Nel Nord e anche nel cuore
dell’Europa…
Si, la stessa vicenda di Duisburg,
nella sua oggettività, dimostra esattamente questo: Duisburg non era
solo crocevia degli investimenti illeciti della ‘ndrangheta, ma era
un luogo dove erano state insediate basi logistiche e operative.

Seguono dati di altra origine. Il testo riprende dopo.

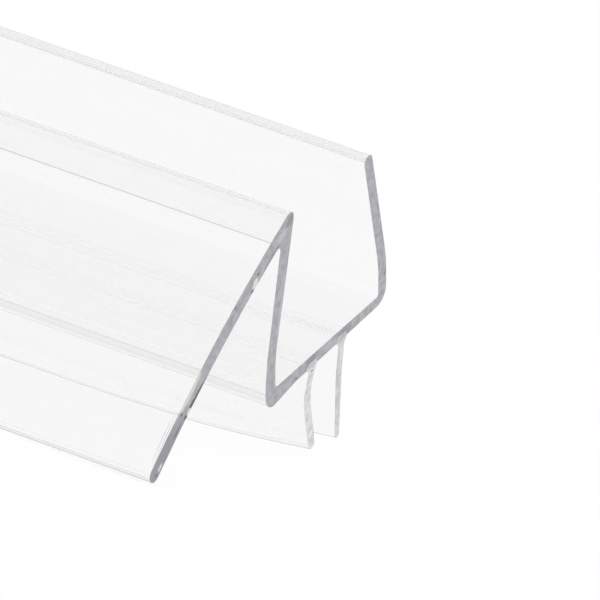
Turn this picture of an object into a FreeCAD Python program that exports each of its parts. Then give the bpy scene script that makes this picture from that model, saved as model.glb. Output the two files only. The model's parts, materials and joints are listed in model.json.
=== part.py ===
"""A shower door bottom seal strip for 10 mm glass, in a door-width length.

One rigid clear extrusion makes the clip channel and the drip rail: a thin web, two legs that lean
in and spring onto the glass, and a rail that falls outwards from the top of the front leg.
Two soft clear wiper fins hang under the web, and a keyed foot bonds each one into its underside.
The section is drawn in the glass frame: x runs across the slot from its middle, z runs up along the
glass from the underside of the web. The strip is then turned to lie as it rests on a floor, on the
lip of its drip rail and the lip of its front fin.
"""

import FreeCAD
import Part
import math
import os
from dataclasses import dataclass

# Strip
strip_length = 610.0

# Clip channel, measured in the slot
slot_width = 11.45
web_front_thickness = 0.88
web_back_thickness = 0.68
leg_bend_radius = 7.0
slot_corner_radius = 0.25

# Back leg
back_leg_thickness = 0.88
back_leg_lean_deg = 11.2
back_leg_bend_height = 3.0
back_leg_length = 8.5
back_heel_radius = 1.05
back_lip_radius = 0.43

# Front leg, with its thick heel
front_leg_foot_thickness = 0.92
front_leg_head_thickness = 1.2
front_leg_lean_deg = 13.0
front_leg_bend_height = 2.9
heel_overhang = 0.155
heel_drop = 0.28
heel_height = 1.6
heel_run = 2.4
heel_radius = 0.95

# Drip rail
rail_height = 10.95
rail_thickness = 1.1
rail_root_drop_deg = 27.5
rail_end_drop_deg = 38.5
rail_root_straight_length = 0.45
rail_end_straight_length = 1.75
rail_bow_radius = 74.0
crest_radius = 0.58
crotch_radius = 0.28

# Keyed feet of the fins
fin_spacing = 3.3
key_width = 1.2
key_crown = 0.84
key_depth = 0.34

# The fins lean towards the rail, and spring upright over the last stretch at each cut end
fin_lean = 2.3
fin_curl_length = 16.0
fin_curl_stations = 6


@dataclass(frozen=True)
class Fin:
    """One fin's section, upright: its place, its length, and its thickness from root to lip."""

    root_x: float
    length: float
    belly_depth: float
    belly_bulge: float
    belly_radius: float
    lip_offset: float
    root_depth: float
    root_radius: float
    root_thickness: float
    belly_thickness: float
    lip_thickness: float


front_fin = Fin(
    root_x=-fin_spacing / 2,
    length=5.85,
    belly_depth=1.7,
    belly_bulge=0.66,
    belly_radius=3.4,
    lip_offset=0.08,
    root_depth=0.3,
    root_radius=0.3,
    root_thickness=0.66,
    belly_thickness=0.74,
    lip_thickness=0.66,
)
back_fin = Fin(
    root_x=fin_spacing / 2,
    length=6.75,
    belly_depth=2.3,
    belly_bulge=0.32,
    belly_radius=8.0,
    lip_offset=0.52,
    root_depth=0.3,
    root_radius=0.3,
    root_thickness=0.62,
    belly_thickness=0.64,
    lip_thickness=0.47,
)


def polar(length, degrees):
    """A step of this length in the section plane, at this angle above +x."""
    angle = math.radians(degrees)
    return length * math.cos(angle), length * math.sin(angle)


def moved(point, step, times=1.0):
    """The point, moved by a number of steps."""
    return point[0] + step[0] * times, point[1] + step[1] * times


def between(start, end):
    """The step from one point to another."""
    return end[0] - start[0], end[1] - start[1]


def meeting(point_a, step_a, point_b, step_b):
    """Where the line through point_a along step_a meets the line through point_b along step_b."""
    cross = step_a[0] * step_b[1] - step_a[1] * step_b[0]
    gap = between(point_a, point_b)
    times = (gap[0] * step_b[1] - gap[1] * step_b[0]) / cross
    return moved(point_a, step_a, times)


def at(point, y):
    """A section point as a vector at this place along the strip."""
    return FreeCAD.Vector(point[0], y, point[1])


def rounded_wire(corners, y):
    """A closed wire of straight runs and tangent arcs, from (x, z, radius) corners in order."""
    points = [at(corner, y) for corner in corners]
    ends = []
    for i, corner in enumerate(corners):
        here = points[i]
        before = (points[i - 1] - here).normalize()
        after = (points[(i + 1) % len(points)] - here).normalize()
        radius = corner[2]
        if radius == 0:
            ends.append((here, None, here))
            continue
        half = before.getAngle(after) / 2
        back_off = radius / math.tan(half)
        inward = (before + after).normalize()
        middle = here + inward * (radius / math.sin(half) - radius)
        ends.append((here + before * back_off, middle, here + after * back_off))
    edges = []
    for i, (start, middle, end) in enumerate(ends):
        if middle is not None:
            edges.append(Part.Arc(start, middle, end).toShape())
        following = ends[(i + 1) % len(ends)][0]
        if end.distanceToPoint(following) > 1e-7:
            edges.append(Part.makeLine(end, following))
    return Part.Wire(edges)


def extruded(wire, length):
    """The wire's area, drawn out along the strip."""
    return Part.Face(wire).extrude(FreeCAD.Vector(0, length, 0))


def seat_height():
    """The height of the web's flat top, on which the glass stands."""
    return (web_front_thickness + web_back_thickness) / 2


def under_web(x):
    """A point on the web's underside, which rises a little towards the back leg."""
    return x, (web_front_thickness - web_back_thickness) * x / slot_width


def rail_lines():
    """The rail's root, its bow corner and its end, all on its centre line."""
    bow_turn_deg = rail_end_drop_deg - rail_root_drop_deg
    bow_reach = rail_bow_radius * math.tan(math.radians(bow_turn_deg / 2))
    root = (-slot_width / 2, rail_height)
    bow = moved(root, polar(rail_root_straight_length + bow_reach, 180 + rail_root_drop_deg))
    end = moved(bow, polar(rail_end_straight_length + bow_reach, 180 + rail_end_drop_deg))
    return root, bow, end


def rail_lip():
    """The centre and radius of the round lip that ends the drip rail."""
    _, _, end = rail_lines()
    radius = rail_thickness / 2
    return moved(end, polar(-radius, 180 + rail_end_drop_deg)), radius


def body_outline():
    """The rigid section, corner by corner, from the back leg's lip round to the slot."""
    inside = slot_width / 2
    back_lean = polar(1.0, 90 + back_leg_lean_deg)
    front_lean = polar(1.0, 90 - front_leg_lean_deg)
    back_inner_bend = (inside, back_leg_bend_height)
    back_bend_rise = back_leg_thickness * math.tan(math.radians(back_leg_lean_deg / 2))
    back_outer_bend = moved(back_inner_bend, (back_leg_thickness, back_bend_rise))
    back_lip_inner = moved(back_inner_bend, back_lean, back_leg_length)
    back_lip_outer = moved(back_lip_inner, polar(back_leg_thickness, back_leg_lean_deg))

    root, bow, end = rail_lines()
    root_run = polar(1.0, 180 + rail_root_drop_deg)
    end_run = polar(1.0, 180 + rail_end_drop_deg)
    root_side = polar(rail_thickness / 2, 90 + rail_root_drop_deg)
    end_side = polar(rail_thickness / 2, 90 + rail_end_drop_deg)
    bow_top = meeting(moved(root, root_side), root_run, moved(end, end_side), end_run)
    bow_under = meeting(moved(root, root_side, -1), root_run, moved(end, end_side, -1), end_run)
    lip_radius = rail_thickness * 0.499

    front_inner_bend = (-inside, front_leg_bend_height)
    crest = meeting(moved(root, root_side), root_run, front_inner_bend, front_lean)
    front_foot = moved(front_inner_bend, polar(-front_leg_foot_thickness, -front_leg_lean_deg))
    inner_head = (crest[0] - front_leg_head_thickness, crest[1])
    crotch = meeting(moved(root, root_side, -1), root_run, front_foot, between(front_foot, inner_head))

    heel_x = -inside - front_leg_foot_thickness - heel_overhang
    heel_bottom = under_web(heel_x)[1] - heel_drop
    return [
        (*back_lip_inner, back_lip_radius),
        (*back_lip_outer, back_lip_radius),
        (*back_outer_bend, leg_bend_radius + back_leg_thickness),
        (*under_web(inside + back_leg_thickness), back_heel_radius),
        (*under_web(heel_x + heel_radius + heel_run), 0),
        (heel_x + heel_radius, heel_bottom, 0),
        (heel_x, heel_bottom, heel_radius * 0.999),
        (heel_x, heel_height, 0),
        (*front_foot, 0),
        (*crotch, crotch_radius),
        (*bow_under, rail_bow_radius - rail_thickness / 2),
        (*moved(end, end_side, -1), lip_radius),
        (*moved(end, end_side), lip_radius),
        (*bow_top, rail_bow_radius + rail_thickness / 2),
        (*crest, crest_radius),
        (*front_inner_bend, leg_bend_radius),
        (-inside, seat_height(), slot_corner_radius),
        (inside, seat_height(), slot_corner_radius),
        (*back_inner_bend, leg_bend_radius),
    ]


def key_outline(fin):
    """The keyed foot that bonds a fin into the web: wide at the underside, narrower inside."""
    left, right = fin.root_x - key_width / 2, fin.root_x + key_width / 2
    crown_left, crown_right = fin.root_x - key_crown / 2, fin.root_x + key_crown / 2
    return [
        (*under_web(left), 0),
        (*moved(under_web(crown_left), (0, key_depth)), 0),
        (*moved(under_web(crown_right), (0, key_depth)), 0),
        (*under_web(right), 0),
    ]


def fin_centres(fin, lean):
    """The fin's belly corner and the centre of its round lip, with the lip swung over by lean."""
    fall = fin.length - fin.lip_thickness / 2
    swung = fin.lip_offset + lean
    lip_depth = math.sqrt(fall**2 - swung**2 + fin.lip_offset**2)
    share = fin.belly_depth / fall
    root_z = under_web(fin.root_x)[1]
    belly = (fin.root_x - fin.belly_bulge - lean * share**1.5, root_z - fin.belly_depth)
    return belly, (fin.root_x - swung, root_z - lip_depth)


def fin_outline(fin, lean):
    """One fin's section with its keyed foot, for a lip that is swung over by lean."""
    belly, lip = fin_centres(fin, lean)
    last_run = between(belly, lip)
    down = math.degrees(math.atan2(last_run[1], last_run[0]))
    tip = moved(lip, polar(fin.lip_thickness / 2, down))
    across = polar(1.0, down + 90)
    root = moved(under_web(fin.root_x), (0, -fin.root_depth))
    root_side = (fin.root_thickness / 2, 0)
    lip_radius = fin.lip_thickness * 0.499
    return [
        *key_outline(fin),
        (*moved(root, root_side), fin.root_radius),
        (*moved(belly, across, fin.belly_thickness / 2), fin.belly_radius),
        (*moved(tip, across, fin.lip_thickness / 2), lip_radius),
        (*moved(tip, across, -fin.lip_thickness / 2), lip_radius),
        (*moved(belly, across, -fin.belly_thickness / 2), fin.belly_radius),
        (*moved(root, root_side, -1), fin.root_radius),
    ]


def rigid_body():
    """The clip channel and drip rail, with the two grooves that the fins are keyed into."""
    body = extruded(rounded_wire(body_outline(), 0), strip_length)
    for fin in (front_fin, back_fin):
        body = body.cut(extruded(rounded_wire(key_outline(fin), 0), strip_length))
    return body


def wiper_fin(fin):
    """One soft fin: a straight leaning run, and a lofted curl at each cut end."""
    wires = []
    for i in range(fin_curl_stations + 1):
        share = i / fin_curl_stations
        lean = fin_lean * math.sin(math.pi / 2 * share)
        wires.append(rounded_wire(fin_outline(fin, lean), fin_curl_length * share))
    near_curl = Part.makeLoft(wires, True, False)
    far_curl = near_curl.mirror(FreeCAD.Vector(0, strip_length / 2, 0), FreeCAD.Vector(0, 1, 0))
    run = extruded(wires[-1], strip_length - 2 * fin_curl_length)
    return near_curl.fuse([run, far_curl]).removeSplitter()


def resting_turn_deg():
    """How far the section turns so that the rail's lip and the front fin's lip touch one floor."""
    rail_centre, rail_radius = rail_lip()
    _, fin_centre = fin_centres(front_fin, fin_lean)
    across, rise = between(rail_centre, fin_centre)
    skew = math.asin((rail_radius - front_fin.lip_thickness / 2) / math.hypot(across, rise))
    return math.degrees(math.atan2(-rise, across) - skew)


def at_rest(shapes):
    """The shapes turned onto the floor, with the origin at the bottom centre of their box."""
    middle = FreeCAD.Vector(0, -strip_length / 2, 0)
    turned = {}
    for name, shape in shapes.items():
        turned[name] = shape.translated(middle).rotated(
            FreeCAD.Vector(0, 0, 0), FreeCAD.Vector(0, 1, 0), -resting_turn_deg()
        )
    box = Part.makeCompound(list(turned.values())).optimalBoundingBox(False, False)
    shift = FreeCAD.Vector(-box.Center.x, 0, -box.ZMin)
    return {name: shape.translated(shift) for name, shape in turned.items()}, shift


def main():
    """Builds each piece and writes it to parts/."""
    os.makedirs("parts", exist_ok=True)
    pieces = {
        "clip_and_drip_rail": rigid_body(),
        "front_wiper_fin": wiper_fin(front_fin),
        "back_wiper_fin": wiper_fin(back_fin),
    }
    pieces, shift = at_rest(pieces)
    for name, shape in pieces.items():
        shape.exportStep(f"parts/{name}.step")
        box = shape.BoundBox
        print(f"{name}: {len(shape.Solids)} solid, {shape.Volume:.1f} mm3, valid {shape.isValid()}")
        print(f"  {box.XMin:.2f}..{box.XMax:.2f}, {box.YMin:.2f}..{box.YMax:.2f}, {box.ZMin:.2f}..{box.ZMax:.2f}")
    print(f"resting turn {resting_turn_deg():.3f} degrees, shift {shift.x:.3f}, {shift.z:.3f}")


main()
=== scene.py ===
"""The visual model of a clear seal strip for the bottom edge of a glass shower door.

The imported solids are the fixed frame. Three pieces stand for them at the same places: the rigid clip
channel with its drip rail, and the two soft wiper fins keyed into the web's underside. The burr that the
saw left on the rail is added to them. Each piece is modelled in millimetres in the glass frame, with x
across the slot from its middle, z up along the glass from the underside of the web, and y along the
strip from the sawn end that the camera sees. It is then placed as it rests on the floor.
"""

import json
import logging
import math
from dataclasses import dataclass
from enum import Enum
from typing import ClassVar

import bmesh
import bpy
from mathutils import Matrix, Vector


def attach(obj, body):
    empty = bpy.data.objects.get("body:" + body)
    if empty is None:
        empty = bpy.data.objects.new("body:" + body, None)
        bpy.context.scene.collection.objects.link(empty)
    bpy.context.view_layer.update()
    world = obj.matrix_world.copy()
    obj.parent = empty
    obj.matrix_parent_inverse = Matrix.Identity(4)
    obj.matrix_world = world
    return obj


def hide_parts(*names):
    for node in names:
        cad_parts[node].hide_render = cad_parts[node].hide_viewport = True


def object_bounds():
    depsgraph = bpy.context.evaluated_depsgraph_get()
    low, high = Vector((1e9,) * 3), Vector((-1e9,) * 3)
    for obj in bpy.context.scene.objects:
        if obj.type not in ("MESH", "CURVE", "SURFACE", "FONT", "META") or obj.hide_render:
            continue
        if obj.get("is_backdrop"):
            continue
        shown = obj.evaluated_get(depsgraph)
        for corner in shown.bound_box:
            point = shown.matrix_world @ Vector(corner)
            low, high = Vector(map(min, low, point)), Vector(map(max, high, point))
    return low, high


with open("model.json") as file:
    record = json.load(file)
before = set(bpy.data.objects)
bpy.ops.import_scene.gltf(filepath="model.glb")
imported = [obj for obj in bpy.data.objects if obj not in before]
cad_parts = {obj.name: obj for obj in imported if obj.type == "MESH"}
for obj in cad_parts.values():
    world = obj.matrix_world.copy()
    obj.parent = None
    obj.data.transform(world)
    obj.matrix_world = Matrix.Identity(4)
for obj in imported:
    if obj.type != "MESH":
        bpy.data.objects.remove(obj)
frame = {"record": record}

log = logging.getLogger("seal_strip")

MM = 0.001
SHARP_EDGE = math.radians(28)
# How squarely a face looks along the strip, on a cut face and on its broken rim.
CUT_SLANT = 0.99
RIM_SLANT = 0.5
# In millimetres: the broken edge's width, the slack for finding an edge, and how deep a mark goes.
EDGE_BREAK = 0.07
SKIN_GAP = 0.02
MARK_REACH = 40.0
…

Tutti sanno che i capi mafiosi latitanti continuano a esercitare il
loro potere mafioso e per poterlo fare devono trascorrere la
latitanza nei loro territori. Il fatto che i boss calabresi siano
latitanti nel nord Italia o addirittura in Europa non significa che
hanno perso il loro potere, ma significa che lo stanno esercitando
nei nuovi “territori conquistati” in collegamento continuo con la
casa madre.
Come aggredire questo tipo di
criminalità, dunque?
L’originalità della realtà criminale
‘ndranghetista è un aspetto di cui occorre tenere conto se la si
vuole contrastare in maniera efficace. Più che in altre esperienze
di contrasto, contro la ‘ndrangheta serve il coordinamento delle
iniziative investigative e processuali come dimostra l’attività
condotta con la Dda di Milano Serve il collegamento anche con le
autorità giudiziarie straniere. Perché non si combatte la
‘ndrangheta operando solo a Milano se non lo si fa a Reggio, e non la
si combatte a Reggio se non lo si fa anche Duisburg e in Lombardia,
nei luoghi dove si sono insediate le sue proiezioni esterne.